Harmonization does not erase national nuances; it accommodates local legal traditions and administrative capacities. Some states may require richer disclosures for complex systems, while others may lean on centralized oversight with frequent external reviews. Where capacity is limited, international support can provide technical assistance, guidance, and resources to build robust transparency programs without overwhelming agencies. The objective remains universal: to embed audits, explanations, and human-centered checks into every stage of migration governance, so decisions reflect both technical rigor and human accountability.
Implementing robust transparency involves a phased, risk-based rollout. Governments can begin with high-risk applications, such as systems determining eligibility for asylum or detention conditions, before expanding to other domains. Initial steps include publishing high-level model summaries, establishing independent audit offices, and offering multilingual explanations to ensure comprehension across diverse applicant groups. As capacity grows, more granular disclosures and routine public reporting can follow. A well-planned transition includes training for adjudicators, clear guidelines for interpretable outputs, and mechanisms for feedback from civil society and affected individuals.

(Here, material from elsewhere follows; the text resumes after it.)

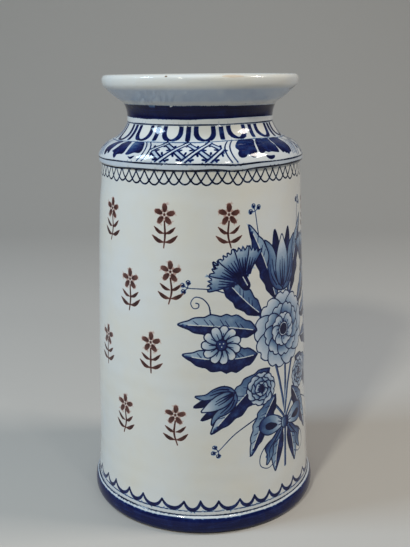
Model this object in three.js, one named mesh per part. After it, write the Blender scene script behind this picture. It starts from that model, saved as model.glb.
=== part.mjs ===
// A thrown faience jar for mustard: a tapered round body on a beaded foot, with a moulded
// shoulder, a short waisted neck and a flared rim. Millimetres, +Z up, the origin on the
// standing surface at the jar's axis.
//
// The jar is built in the potter's own sections, which are luted together with slip: a base
// slab laid in a foot ring, the body wall, the shoulder, the neck and the rim. Each upper
// section has a tongue that drops into the rebate of the one below it.

import * as THREE from "three";

// Steps of each turned surface, round the axis and along one curve of its outline
const roundSteps = 64;
const curveSteps = 6;
const slightCurveSteps = 3;

// Clay, and how the sections fit
const wallThickness = 6.5;
const slipGap = 0.3;
const tongueHeight = 3;

// Foot: a rounded bead round the bottom, standing on a flat unglazed ring
const footHeight = 13;
const footBeadRadius = 82.2;
const footBeadHeight = 4.8;
const footBeadShoulder = 10.6;
const standingInset = 3.6;
const standingWidth = 14;
const recessDepth = 3;
const slabInset = 3.8;

// Body: nearly straight, a little spread where it meets the foot
const bodyFootRadius = 79.3;
const bodyTopRadius = 69.4;
const bodyHeight = 230;
const footSpread = 0.7;
const spreadHeight = 46;
const insideCorner = 8;

// Shoulder: an overhanging edge, a convex slope up to a ridge, then a hollow up to the neck
const edgeOverhang = 1.4;
const edgeHeight = 4.4;
const edgeRounding = 1.2;
const ridgeRadius = 60.4;
const ridgeRise = 10.4;
const slopeSwell = 2.4;
const hollowRise = 11.2;
const hollowSag = 2.1;
const neckFootRadius = 50;

// Neck: a short waisted collar
const waistRadius = 49.8;
const waistHeight = 4;
const neckTopRadius = 52;
const neckHeight = 12.4;

// Rim: a flare at about 45 degrees that ends in a thick rounded lip
const flareRadius = 65.4;
const flareHeight = 11.3;
const flareHollow = 0.7;
const lipRadius = 66.4;
const lipHeight = 7.3;
const lipBellyHeight = 4.3;
const lipThickness = 6.6;

// The standing face lies inside the bead, and the slab inside both the bead and the body's foot
const standingRadius = footBeadRadius - standingInset;
const slabRadius = Math.min(footBeadRadius, bodyFootRadius) - slabInset;

// Where each section ends and the next one starts
const bodyFoot = footHeight;
const bodyTop = bodyFoot + bodyHeight;
const ridgeHeight = bodyTop + edgeHeight + ridgeRise;
const neckFoot = ridgeHeight + hollowRise;
const rimFoot = neckFoot + neckHeight;
const flareTop = rimFoot + flareHeight;
const crest = flareTop + lipHeight;

const clay = (color, roughness) =>
  new THREE.MeshStandardMaterial({ color, roughness, metalness: 0 });
const whiteGlaze = clay(0xd4d6d2, 0.18);
const cobaltGlaze = clay(0x1b2a5e, 0.15);

const at = (radius, height) => new THREE.Vector2(radius, height);

// The points of a quadratic curve, without its first one
function curve(from, control, to, steps = curveSteps) {
  return new THREE.QuadraticBezierCurve(from, control, to).getPoints(steps).slice(1);
}

// A control point beside the middle of a chord, moved out from the axis and up by the given amounts
function beside(from, to, outward, upward) {
  return at((from.x + to.x) / 2 + outward, (from.y + to.y) / 2 + upward);
}

// The middle of the wall at a joint, where tongue and rebate meet
const jointMiddle = (outerRadius) => outerRadius - wallThickness / 2;

// The top of a section: its outer half stands, and its inner half is cut down as a rebate
function rebate(outerRadius, height) {
  const step = jointMiddle(outerRadius) + slipGap / 2;
  return [
    at(outerRadius, height),
    at(step, height),
    at(step, height - tongueHeight),
    at(outerRadius - wallThickness, height - tongueHeight),
  ];
}

// The bottom of the section above: its inner half reaches down as a tongue
function tongue(outerRadius, height) {
  const step = jointMiddle(outerRadius) - slipGap / 2;
  return [
    at(outerRadius - wallThickness, height - tongueHeight),
    at(step, height - tongueHeight),
    at(step, height),
    at(outerRadius, height),
  ];
}

// A turned section: its outline runs round the section once, anticlockwise with the axis on
// the left, and is closed unless it starts and ends on the axis
function turned(name, outline, material) {
  const points = outline[0].x > 0 ? [...outline, outline[0].clone()] : outline;
  const geometry = new THREE.LatheGeometry(points, roundSteps);
  geometry.rotateX(Math.PI / 2);
  const mesh = new THREE.Mesh(geometry, material);
  mesh.name = name;
  return mesh;
}

// The foot ring: a standing face, the bead, and a seat inside it for the base slab
function footRing() {
  const standingEdge = at(standingRadius, 0);
  const belly = at(footBeadRadius, footBeadHeight);
  const top = at(bodyFootRadius, footHeight);
  const seatRadius = slabRadius + slipGap;
  const innerRadius = standingRadius - standingWidth;
  return turned(
    "foot_ring",
    [
      at(innerRadius, 0),
      standingEdge,
      ...curve(standingEdge, at(footBeadRadius, 0), belly),
      ...curve(belly, at(footBeadRadius, footBeadShoulder), top),
      at(seatRadius, footHeight),
      at(seatRadius, recessDepth),
      at(innerRadius, recessDepth),
    ],
    cobaltGlaze,
  );
}

// The base slab: a plain disc on the foot ring's seat, level with the ring's top
function baseSlab() {
  return turned(
    "base_slab",
    [at(0, recessDepth), at(slabRadius, recessDepth), at(slabRadius, footHeight), at(0, footHeight)],
    whiteGlaze,
  );
}

// The body wall: it stands on the slab and the foot ring, with a coil of clay in its inside corner
function bodyWall() {
  const foot = at(bodyFootRadius, bodyFoot);
  const top = at(bodyTopRadius, bodyTop);
  const unspread = at(bodyFootRadius - footSpread, bodyFoot);
  const straightFoot = unspread.clone().lerp(top, spreadHeight / bodyHeight);
  const bend = unspread.clone().lerp(straightFoot, 0.5);
  const cornerTop = at(bodyFootRadius - wallThickness - footSpread / 2, bodyFoot + insideCorner);
  const cornerFoot = at(cornerTop.x - insideCorner, bodyFoot);
  return turned(
    "body_wall",
    [
      cornerFoot,
      foot,
      ...curve(foot, bend, straightFoot),
      ...rebate(top.x, top.y),
      at(straightFoot.x - wallThickness, straightFoot.y),
      cornerTop,
      ...curve(cornerTop, at(cornerTop.x, bodyFoot), cornerFoot).slice(0, -1),
    ],
    whiteGlaze,
  );
}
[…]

Long-term success depends on sustained commitment, funding, and political will. Transparent regimes require ongoing maintenance, updates to reflect new research, and periodic re-evaluation of risk thresholds. Governments should invest in governance talent, cybersecurity, and accessibility to ensure that transparency remains meaningful and durable. By cultivating an ecosystem where algorithmic decisions are open to inspection, review, and correction, states can uphold humanitarian obligations while leveraging innovation to improve accuracy, consistency, and fairness in immigration and asylum determinations.